Sans aller vers une politique de standardisation extrême telle que développée par la plateforme amLeague (que vous retrouvez régulièrement sur notre site), il serait envisageable de créer des catégories relativement larges et standardisées par rapport à l’offre de fonds existante. Par exemple:

  • la catégorie des fonds d’actions de la Zone Euro investissant dans des sociétés d’une capitalisation minimale de 10 milliards.
  • la catégorie des fonds d’obligations émises par des sociétés américaines notées au minimum BBB et dont la taille d’émission est d’au-moins 500 millions.
  • la catégorie des fonds d’actions Asie hors Japon investissant dans toutes les sociétés sans contrainte de capitalisation.

Des informations réellement utiles à l’investisseur

Dès lors que ces univers seraient établis, il faudra renseigner l’investisseur sur la part du portefeuille qui est investie en dehors de l’univers officiel. Il faudrait également fournir la répartition des titres en portefeuille par capitalisation boursière. Plus important encore, qu’un indicateur de la liquidité des différentes positions soit fourni (p.ex. en comparant la taille de chaque position au volume journalier moyen des 3 ou 6 derniers mois). Ces informations devraient être fournies sur une base standardisée chaque mois, sous forme de distributions et sans aucun besoin pour le gérant de dévoiler ses titres en portefeuille.

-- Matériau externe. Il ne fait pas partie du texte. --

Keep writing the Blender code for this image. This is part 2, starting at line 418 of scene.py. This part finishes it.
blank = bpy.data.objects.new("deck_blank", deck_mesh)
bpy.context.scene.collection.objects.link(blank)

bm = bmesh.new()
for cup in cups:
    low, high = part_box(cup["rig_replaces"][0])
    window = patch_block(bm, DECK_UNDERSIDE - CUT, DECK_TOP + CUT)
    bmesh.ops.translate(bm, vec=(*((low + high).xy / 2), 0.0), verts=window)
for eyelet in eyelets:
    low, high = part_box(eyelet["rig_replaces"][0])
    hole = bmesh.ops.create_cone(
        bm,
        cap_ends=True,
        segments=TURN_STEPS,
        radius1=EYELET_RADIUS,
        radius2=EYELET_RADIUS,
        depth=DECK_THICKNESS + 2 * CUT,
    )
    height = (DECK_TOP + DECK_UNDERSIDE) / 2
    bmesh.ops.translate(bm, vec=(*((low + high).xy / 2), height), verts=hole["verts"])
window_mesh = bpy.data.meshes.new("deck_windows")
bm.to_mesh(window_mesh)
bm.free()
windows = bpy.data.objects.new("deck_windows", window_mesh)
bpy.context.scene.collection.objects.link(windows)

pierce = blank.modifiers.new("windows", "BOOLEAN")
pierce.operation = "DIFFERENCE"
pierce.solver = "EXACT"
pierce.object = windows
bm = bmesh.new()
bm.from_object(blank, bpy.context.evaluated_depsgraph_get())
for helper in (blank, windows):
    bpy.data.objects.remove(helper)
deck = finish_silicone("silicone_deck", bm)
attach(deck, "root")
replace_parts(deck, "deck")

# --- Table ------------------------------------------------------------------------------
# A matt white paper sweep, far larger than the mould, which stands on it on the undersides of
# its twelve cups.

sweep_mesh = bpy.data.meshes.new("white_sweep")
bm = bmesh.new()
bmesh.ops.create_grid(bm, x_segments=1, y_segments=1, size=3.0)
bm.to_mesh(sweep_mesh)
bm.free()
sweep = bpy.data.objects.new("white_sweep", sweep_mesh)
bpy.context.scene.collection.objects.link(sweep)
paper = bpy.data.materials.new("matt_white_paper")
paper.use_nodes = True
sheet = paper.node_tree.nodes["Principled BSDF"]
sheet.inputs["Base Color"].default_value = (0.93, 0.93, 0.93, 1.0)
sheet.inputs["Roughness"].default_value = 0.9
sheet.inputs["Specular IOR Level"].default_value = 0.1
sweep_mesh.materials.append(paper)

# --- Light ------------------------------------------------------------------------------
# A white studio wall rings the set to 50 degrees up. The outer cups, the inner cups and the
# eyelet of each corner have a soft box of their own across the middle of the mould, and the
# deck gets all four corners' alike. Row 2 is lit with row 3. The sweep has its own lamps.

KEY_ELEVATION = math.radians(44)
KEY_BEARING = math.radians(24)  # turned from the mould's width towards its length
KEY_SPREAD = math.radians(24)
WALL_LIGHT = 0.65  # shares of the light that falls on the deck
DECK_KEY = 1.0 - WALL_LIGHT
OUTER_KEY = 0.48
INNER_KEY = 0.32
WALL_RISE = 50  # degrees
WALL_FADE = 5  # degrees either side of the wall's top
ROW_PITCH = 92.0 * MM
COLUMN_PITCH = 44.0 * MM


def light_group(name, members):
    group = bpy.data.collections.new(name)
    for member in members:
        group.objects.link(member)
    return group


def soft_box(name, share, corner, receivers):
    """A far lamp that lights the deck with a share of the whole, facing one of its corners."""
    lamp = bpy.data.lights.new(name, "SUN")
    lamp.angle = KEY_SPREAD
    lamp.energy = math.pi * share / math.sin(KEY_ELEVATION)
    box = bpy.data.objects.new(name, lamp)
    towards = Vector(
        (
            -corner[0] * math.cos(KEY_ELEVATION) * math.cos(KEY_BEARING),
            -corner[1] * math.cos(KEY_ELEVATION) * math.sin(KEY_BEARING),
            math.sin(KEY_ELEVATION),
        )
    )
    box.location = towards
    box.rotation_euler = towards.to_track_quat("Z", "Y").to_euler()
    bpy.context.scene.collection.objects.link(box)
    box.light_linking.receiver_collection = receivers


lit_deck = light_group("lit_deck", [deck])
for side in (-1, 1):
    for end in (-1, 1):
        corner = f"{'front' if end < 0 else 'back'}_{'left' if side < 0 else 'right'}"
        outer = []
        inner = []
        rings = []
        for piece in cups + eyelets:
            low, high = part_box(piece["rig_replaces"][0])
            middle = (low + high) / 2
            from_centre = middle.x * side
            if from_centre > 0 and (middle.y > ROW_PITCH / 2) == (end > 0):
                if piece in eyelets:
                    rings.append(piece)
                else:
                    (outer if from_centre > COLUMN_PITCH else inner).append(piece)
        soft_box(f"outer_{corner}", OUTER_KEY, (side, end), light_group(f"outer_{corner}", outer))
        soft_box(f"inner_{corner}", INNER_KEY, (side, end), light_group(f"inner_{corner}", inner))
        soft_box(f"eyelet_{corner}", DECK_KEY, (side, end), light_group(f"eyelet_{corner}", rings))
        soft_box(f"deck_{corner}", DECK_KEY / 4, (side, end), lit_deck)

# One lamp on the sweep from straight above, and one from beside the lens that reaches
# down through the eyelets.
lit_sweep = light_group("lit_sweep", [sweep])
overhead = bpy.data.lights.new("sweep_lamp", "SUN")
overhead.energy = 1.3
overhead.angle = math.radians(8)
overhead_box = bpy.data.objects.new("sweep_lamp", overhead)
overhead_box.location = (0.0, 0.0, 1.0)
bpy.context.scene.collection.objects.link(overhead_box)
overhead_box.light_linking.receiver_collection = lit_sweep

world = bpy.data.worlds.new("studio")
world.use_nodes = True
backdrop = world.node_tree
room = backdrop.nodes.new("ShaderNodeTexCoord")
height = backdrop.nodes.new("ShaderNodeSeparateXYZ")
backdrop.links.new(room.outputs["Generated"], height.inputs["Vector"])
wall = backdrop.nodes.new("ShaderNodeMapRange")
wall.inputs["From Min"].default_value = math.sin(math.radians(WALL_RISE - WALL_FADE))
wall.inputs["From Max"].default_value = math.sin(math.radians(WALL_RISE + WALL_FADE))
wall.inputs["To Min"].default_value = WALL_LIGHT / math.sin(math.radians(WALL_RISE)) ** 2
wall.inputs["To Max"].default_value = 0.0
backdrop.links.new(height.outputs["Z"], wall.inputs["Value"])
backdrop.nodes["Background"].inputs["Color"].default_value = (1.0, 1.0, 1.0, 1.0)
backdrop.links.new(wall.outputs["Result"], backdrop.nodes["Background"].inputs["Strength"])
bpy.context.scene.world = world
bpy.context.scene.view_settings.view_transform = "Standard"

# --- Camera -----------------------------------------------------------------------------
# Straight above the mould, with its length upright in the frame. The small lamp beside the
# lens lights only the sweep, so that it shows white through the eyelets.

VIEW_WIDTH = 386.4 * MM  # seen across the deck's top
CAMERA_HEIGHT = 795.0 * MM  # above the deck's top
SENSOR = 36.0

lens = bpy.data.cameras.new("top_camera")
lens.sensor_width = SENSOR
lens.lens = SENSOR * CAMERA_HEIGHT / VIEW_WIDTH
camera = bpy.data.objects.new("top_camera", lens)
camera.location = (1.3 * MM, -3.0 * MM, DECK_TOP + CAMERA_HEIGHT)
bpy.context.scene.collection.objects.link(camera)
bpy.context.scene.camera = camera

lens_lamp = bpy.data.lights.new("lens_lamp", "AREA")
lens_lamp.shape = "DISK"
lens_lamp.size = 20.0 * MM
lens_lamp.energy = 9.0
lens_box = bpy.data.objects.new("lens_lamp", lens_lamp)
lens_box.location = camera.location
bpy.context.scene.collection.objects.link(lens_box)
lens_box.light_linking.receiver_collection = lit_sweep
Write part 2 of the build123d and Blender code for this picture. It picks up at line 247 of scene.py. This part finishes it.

L’investisseur comprendrait dès lors beaucoup mieux quels sont les risques d’un fonds par rapport à un autre. Que le fonds A bat le fonds B sur le même univers d’investissement parce qu’il détient 15% de son portefeuille hors de l’univers et qu’il s’agit de très petites capitalisations particulièrement illiquides.

Mieux que tous les calculs basés sur des benchmarks classiques, ce type de reporting basé sur les univers d’investissement aurait assurément permis d’attirer plus rapidement l’attention des investisseurs sur les problèmes de liquidité qui ont mis à mal certains gérants de fonds au cours des derniers mois en s’étalant en première page de la presse financière.